4. Corpus description: like many other parts of the paper, Sections 4.1 and 4.2 are very verbose and detailed. The level of detail is partially way too fine-grained and can be trimmed down accordingly (also see my last remark down below).

Figure 1 and Figure 2 seem to be screenshots. Please recreate these in LaTeX to improve the quality and use both columns to present the resulting figures (the current versions are simply too small).

Section 4.2: While this subsection is too long and too detailed (see below), the presentation needs to be improved. As this subsection essentially presents the different vocabularies used in the annotation, my suggestion would be to use a description list, to use one vocabulary per \item and to include one paragraph per vocabulary to (a) present this information in a more structured way to the reader and (b) to keep the amount of detail on a reasonable level.

Figure 3: please include this graphics not as a bitmap but as vectorised PDF so that the quality is improved.

Appendix A: In its current form, this appendix is not helpful.
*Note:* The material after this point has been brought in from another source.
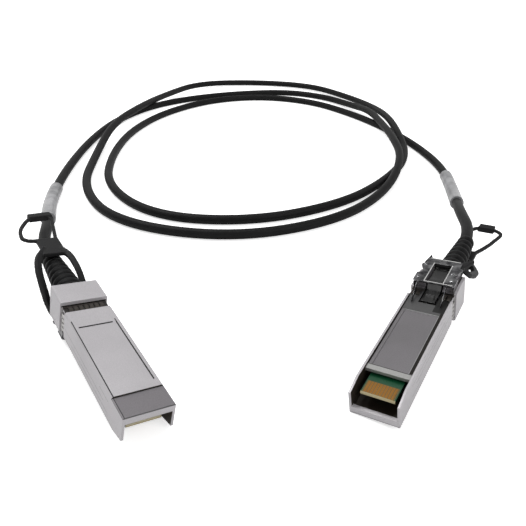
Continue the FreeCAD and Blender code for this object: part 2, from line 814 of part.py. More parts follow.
doc.recompute()
for item in doc.Objects:
    if "Invalid" in item.State or "Error" in item.State:
        raise RuntimeError("%s failed: %s" % (item.Label, item.State))
for node in nodes:
    if node.Shape.isNull() or not node.Shape.isValid():
        raise RuntimeError("%s has no valid shape" % node.Label)

section_area = CABLE_SIDES / 2 * size("cable_radius") ** 2 * math.sin(2 * math.pi / CABLE_SIDES)
print("cable length %.1f mm, volume / (section x length) %.5f" % (
    cable_path.Length, cable.Shape.Volume / (section_area * cable_path.Length)))
print("bend radii, smallest %.1f mm: %s" % (min(radii), " ".join("%.0f" % radius for radius in radii)))
print("cable ends", [tuple(round(number, 3) for number in spot) for side in SIDES for spot in ends[side]])

os.makedirs("parts", exist_ok=True)
for node in nodes:
    node.Shape.exportStep("parts/%s.step" % node.Label)
    box = node.Shape.BoundBox
    print("%-22s volume %9.2f solids %2d  x %.2f %.2f  y %.2f %.2f  z %.2f %.2f" % (
        node.Label, node.Shape.Volume, len(node.Shape.Solids),
        box.XMin, box.XMax, box.YMin, box.YMax, box.ZMin, box.ZMax))
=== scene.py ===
"""Looks for the direct attach copper cable: two metal plugs on one black cable, on a white floor.

Metres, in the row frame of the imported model. A plug's own pieces are placed in the plug's frame: X from
its tip towards the cable, Y across and Z up from the underside of its nose, read from the joints.
"""

import bpy
import bmesh
import json
import math
from mathutils import Matrix, Vector


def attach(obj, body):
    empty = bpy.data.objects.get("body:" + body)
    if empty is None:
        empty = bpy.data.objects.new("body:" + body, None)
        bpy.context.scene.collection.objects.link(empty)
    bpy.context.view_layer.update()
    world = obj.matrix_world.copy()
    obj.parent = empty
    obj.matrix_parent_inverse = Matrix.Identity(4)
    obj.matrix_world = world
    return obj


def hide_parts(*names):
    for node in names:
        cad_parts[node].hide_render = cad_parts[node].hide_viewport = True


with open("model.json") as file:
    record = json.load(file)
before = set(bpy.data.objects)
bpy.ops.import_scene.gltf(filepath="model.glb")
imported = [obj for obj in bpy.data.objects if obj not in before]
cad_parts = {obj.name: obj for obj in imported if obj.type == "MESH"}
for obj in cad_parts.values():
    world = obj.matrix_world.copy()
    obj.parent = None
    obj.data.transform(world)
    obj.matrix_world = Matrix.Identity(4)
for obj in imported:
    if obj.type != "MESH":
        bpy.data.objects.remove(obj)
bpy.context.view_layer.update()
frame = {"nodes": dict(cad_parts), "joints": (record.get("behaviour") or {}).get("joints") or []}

MM = 0.001
ROOT = "plugs_and_cable"
SIDES = ("left", "right")

# The latch pin in the plug's own frame, from which that frame is found again.
HINGE = Vector((50.0, 0.0, -1.3)) * MM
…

If you want to keep it, then the appendix needs one or two paragraphs of explanation. You should also consider including comments in the actual code.

Furthermore, please note that a "Data Description" paper at SWJ should be "a concise description of a Linked Dataset". While most of the aspects of your dataset, as specified in what a "Data Description" paper is, are properly addressed in the manuscript (title, repository, use cases etc.), most of the paper is simply too verbose and too detailed. Many of the very detailed aspects can simply be removed from the paper. To provide rough guidance, all in all, from the revised version of the paper, at least two to three pages can be safely removed without compromising the key informational aspects of your work, i.e., your core research results. I'm suggesting this especially since the paper is a rather straightforward data set/corpus paper, i.e., nearly all of the readers of this article will be familiar with the main approaches followed in this paper. The suggestion is to remove all the unnecessary detail from the paper that does not directly relate to your core research results, for example, the short history of NER at the beginning can be trimmed, the explanation what geonames is can be trimmed, the information which columns were added to which files to accomplish certain annotation layers can be trimmed, so can many other aspects that are too detailed or too operational or too technical.

There appears to be an over-use of quotation marks in the paper. Whenever a term is already marked in itself (for example, when a prefix is used that is separated from the rest with a colon), then quotation marks do not really need to be used.

There are various overfull boxes that need to be fixed.

Finally, the English needs to be substantially checked, ideally by a native speaker.

Review #3
Anonymous submitted on 14/Jun/2022
Suggestion:
Accept
Review Comment:

The authors have addressed the concerns that were raised in the last review in the updated version of their paper. The addition of the federated query and the example has improved the comprehensibility of the paper. The SPARQL endpoint also worked properly this time.

However, the readability of the paper could be further improved by adopting the following minor suggestions:
1. By explicitly mentioning the contributions of the paper in bullet points at the end of the introduction.
2. Even though a short description of the key concepts and relationships mentioned in Figure 3 is provided in Section 4.2, the explanation of the meaning of the concepts and the relations are missing. It would be nice to have a brief description of each of the concepts and relations separately in form of a table.
3. It would be nice to somehow fit the sentences in proper columns unlike Line no L28, and R10 in Page 5.